Prove a relation for a set

Question

If $ R,S $ are relations on the set $ A $, where $ S $ is reflexive
$ S \subseteq R $
Prove that: $ R $ is reflexive

How do I begin? How could a relation be a subset of another relation ? thanks

Answer 1

A relation is a set of ordered pairs, i.e.a subset of $A^2$. So both $R$ an $S$ are subsets of $A^2$ and one could be a subset of the other. Take any $a\in A$. Since $S$ is reflexive we have that $aSa$, that is $\langle a,a \rangle\in S$. But $S\subseteq R$, so $\langle a,a \rangle\in R$, that is $aRa$. Since this holds for every $a\in A$, the relation $R$ is reflexive.

Edit. Just an example to clarify the concepts. Say $A$ is the set of all real numbers, $S$ is the equality relation, $aSb$ iff by definition $a=b$, and finally let $R$ be the $\le$ relation, that is $aRb$ iff $a\le b$ (where as usual iff abbreviates if and only if).

In this case $S=\{(x,y):x=y\}$, that is $S$ is (the graph of) the line $y=x$ (as a subset of the plane $A^2$), which is usually called the diagonal $\Delta$. At the same time, $R=\{(x,y):x\le y\}$ is the half-plane $H$ above (and to the left) of the diagonal, including the diagonal.

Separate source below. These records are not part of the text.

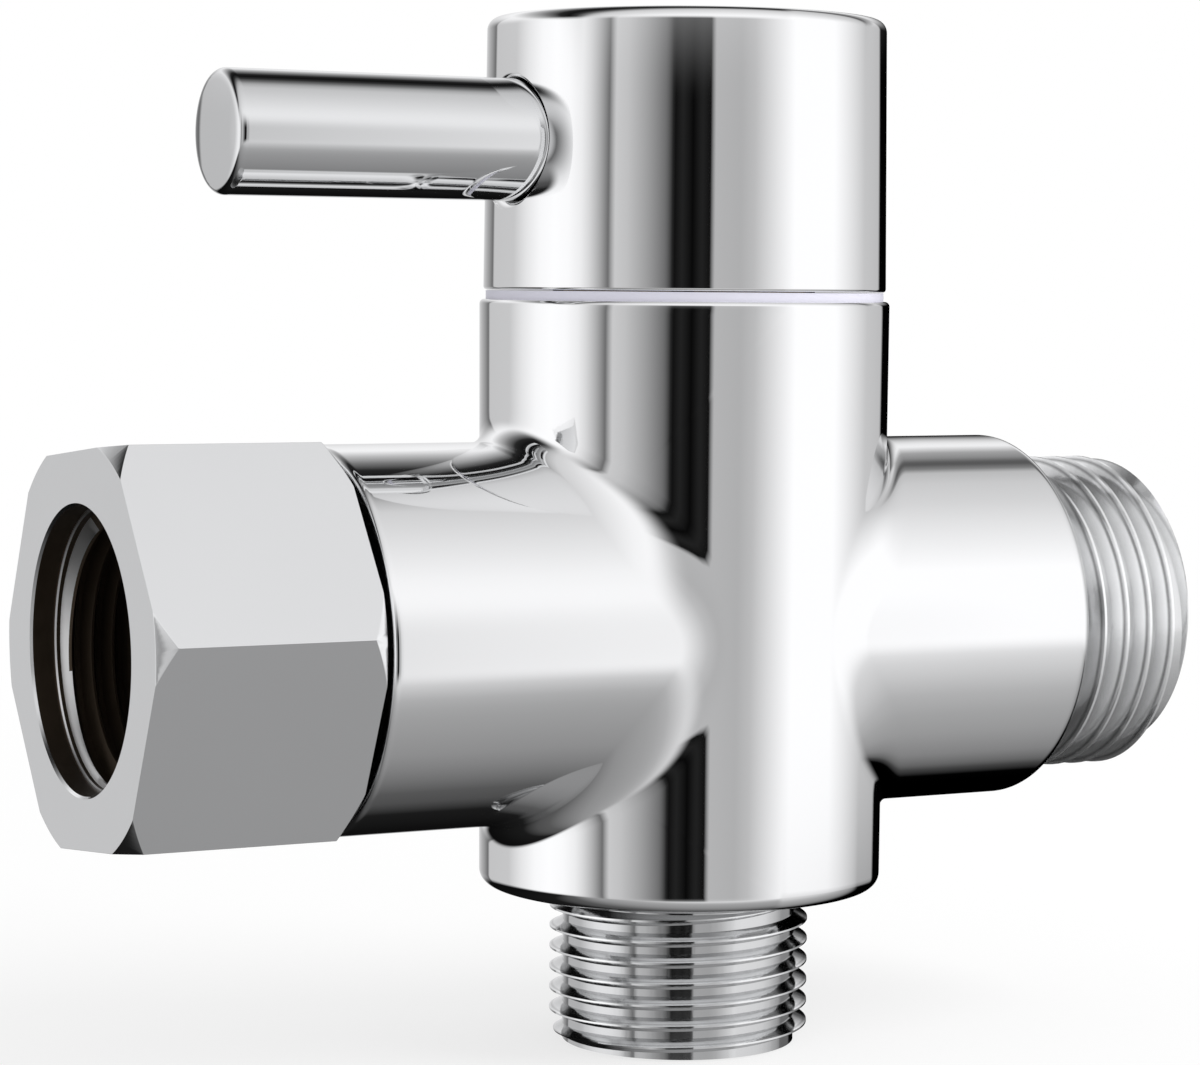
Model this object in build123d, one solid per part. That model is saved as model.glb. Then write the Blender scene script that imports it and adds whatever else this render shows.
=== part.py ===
from build123d import *
import os
from math import cos, hypot, radians, sin, sqrt

# Three-way tee valve: upright barrel, inlet arm with a union nut on -X, main outlet on +X, branch below.
# Millimetres, +Z up. The origin is the centre of the branch outlet's end face.

# Branch outlet, G3/8 male at its crest size, under the barrel
branch_thread_radius = 8.331
branch_neck_radius = 7.475
branch_length = 10.1
branch_neck_length = 0.9
branch_end_chamfer = 0.8
branch_bore_radius = 5.25

# Main outlet, G1/2 male at its crest size, at the end of the +X arm
main_thread_radius = 10.4775
main_neck_radius = 9.3155
main_length = 9.5
main_neck_length = 1.2
main_end_chamfer = 1.0
main_bore_radius = 7.0

# Inlet, G3/8 female at its crest size, in the union nut
inlet_thread_radius = 7.475
inlet_relief_radius = 8.48

# Barrel and arms of the casting
barrel_top_radius = 13.1
barrel_taper = 0.2
barrel_height = 37.5
barrel_foot_round = 0.9
barrel_top_round = 0.3
arm_setback = 0.9
arm_axis_above_foot = 16.6
inlet_arm_reach = 25.8
main_arm_reach = 23.9
arm_end_round = 1.0
junction_fillet = 1.6

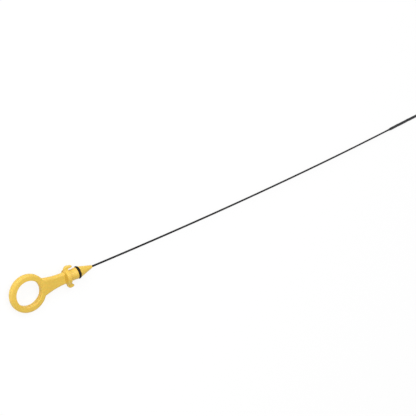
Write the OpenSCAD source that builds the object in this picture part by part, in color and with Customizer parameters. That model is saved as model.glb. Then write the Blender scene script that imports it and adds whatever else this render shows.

Both relations contain $\Delta$, so both are reflexive. Also, $\Delta\subseteq H$, in other words $S\subseteq R$, sometimes this may even be written as $=\subseteq \le$.

Answer 2

Hint:

$$(x,x) \in S \subset R $$

Answer 3

Saying that a relation $X$ on the set $A$ is reflexive means that $\Delta_A\subseteq X$, where $$ \Delta_A=\{(x,x):x\in A\} $$ Then $$ \Delta_A\subseteq S $$ and, since $S\subseteq R$, …